MGC no longer serves its farmer/suppliers it has found a new master – the investment market.
terrific analysis Michael and Marian. well done
May be a silly question but is the money earned from the share float included in the “other income”?
Hi ab. The answer to your question is that there is no money “earned” from a share float. Money is “raised” from a share float. The equity base of the balance sheet increases (thus, the bookkeeping for a share float occurs through the balance sheet, not the profit and loss statement). The Other Income for FY16 is mainly the profit on the sale of Dairy Technical Services. Lastly, the only silly question is the one you do not ask. Hope this helps.
I note that the cost of production increased by $117m from 2015 to 2016.
In addition, Operating costs increased by $30m.
So that is an extra $147m operating costs on both decreased revenue and decreased milk intake.
That implies some recent inefficiencies that have crept into production, and costs that are still there.
With milk intake volumes dropping due to farmers leaving MG, the problem they could still have, in offering a competitive price for full year 2017,
is they might be in for another loss in real terms.
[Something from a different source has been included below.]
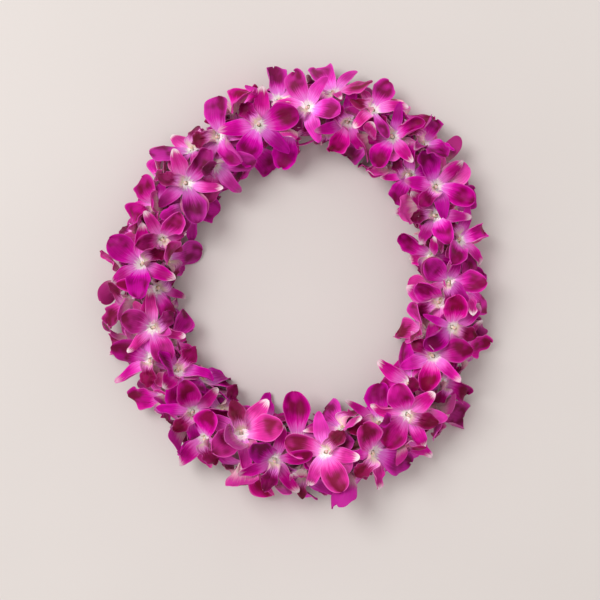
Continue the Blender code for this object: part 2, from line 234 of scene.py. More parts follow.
def seat_bloom(number, attempt, seat, along, way):
    """A bloom at its seat on the string, turned on from the last by the golden angle."""
    draw = np.random.default_rng([SEED, number, attempt])
    turned = number * GOLDEN_TURN + draw.uniform(-ROLL_JITTER, ROLL_JITTER)
    roll = ((turned + math.pi) % math.tau - math.pi) * ROLL_LIMIT / math.pi
    out = math.cos(roll) * UP + math.sin(roll) * along.cross(UP)
    lean = way * draw.uniform(*LEAN_RANGE)
    face = math.cos(lean) * out + math.sin(lean) * along
    spin = draw.uniform(0, math.tau)
    side = along.cross(out)
    up = math.cos(spin) * side + math.sin(spin) * face.cross(side)
    place = seat - LOOP_CENTRE
    swell = waved(1.0, SWELL_WAVES, math.atan2(place.y, place.x))
    height = draw.uniform(*THROAT_HEIGHTS) * swell
    height += (UNDER_THROAT_HEIGHT - height) * max(-out.z, 0)
    size = draw.uniform(*SIZE_RANGE) * swell
    draws = {
        kind.name: {
            "lift": draw.uniform(-LIFT_SPREAD, LIFT_SPREAD),
            "curl": draw.uniform(-CURL_SPREAD, CURL_SPREAD),
            "twist": draw.uniform(-TWIST_SPREAD, TWIST_SPREAD),
            "swing": draw.uniform(-SWING_SPREAD, SWING_SPREAD),
            "length": draw.uniform(*LENGTH_RANGE),
        }
        for kind in BLADE_KINDS
    }
    return Bloom(number, seat, along, face, up, height, size, draws)


print("lengths in mm:", {kind.name: round(kind.length * 1000, 1) for kind in BLADE_KINDS})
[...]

So does that mean another effort required to fake a profit for 2017.
With MG reviewing the farm support package, (and what a weird name for loans forced onto farmers), it appears they will have to write off most of the $183m loan in terms of no longer asking the farmers to pay it back, so expect it to appear as an extraordinary loss on the books for 2017.
One also wonders how management didn’t see it coming. They would/should have been tracking the expected net profit, and would be seeing the $126m loss as displayed by Michael Stapleton above. They should have adjusted the milk payment prices down as the season progressed. The $58m profit figure was only created at when they finally realized the dung had well and truly hit the fan, and is a fake profit to get match the 3.5%.